Some have disparaged the forum as a fake grassroots group. The Center for Media and Democracy’s SourceWatch calls it an “astroturf” project of the American Petroleum Institute, or API, the largest trade group of oil and gas producers in the country. API admits to it, though you have to search pretty hard to find it. There it is, though, at the bottom of the forum website in tiny type: “Sponsored by the American Petroleum Institute.” David McGowan III, the executive director of the N.C. Petroleum Council – an API group – later confirmed the affiliation in an email.
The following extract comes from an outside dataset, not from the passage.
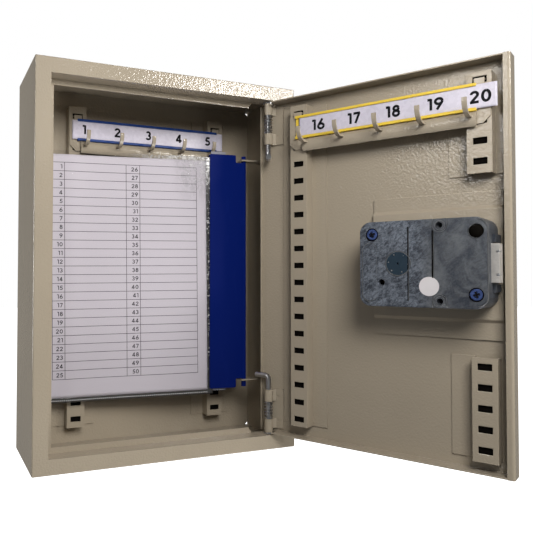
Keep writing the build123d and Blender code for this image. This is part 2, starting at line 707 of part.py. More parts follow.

Unfortunately, a certain portion of our population have always been prone to believe unscrupulous salesmen and the "magic elixirs" they peddle, and the fossil fuel industry has become a master at creating organizations like Americans For Prosperity and other groups who use naïve people to help them increase their profit margins. It's all about the dogma, usually with a flag flapping in the background:

Invitation-only offshore drilling meeting cluttered with industry lobbyists

Membership has its pricks:

Among the groups that had representatives in attendance were the Consumer Energy Alliance, the Center for Offshore Safety and the Institute for Energy Research. These groups include members of the petroleum and related industries.

Reporters were allowed to attend Gov. Pat McCrory's closing remarks, after most of the other participants had left.

His staff told reporters and representatives of environmental groups that they couldn't come in because of concerns that their attendance might arouse allegations of conflict of interest in the permit process. And attendance by special-interest groups funded by the petroleum industry would not?

It's no big surprise McCrory's bungling staff would interpret "conflict of interest" in such an ass-backwards manner. The only conflict of interest that would have arisen by having reporters and environmentalists in attendance would be a conflict between the public's best interests and the greed of the industry and its Republican puppets.

Pat & Skvarla break the law again

By law, NC government meetings are open to the public.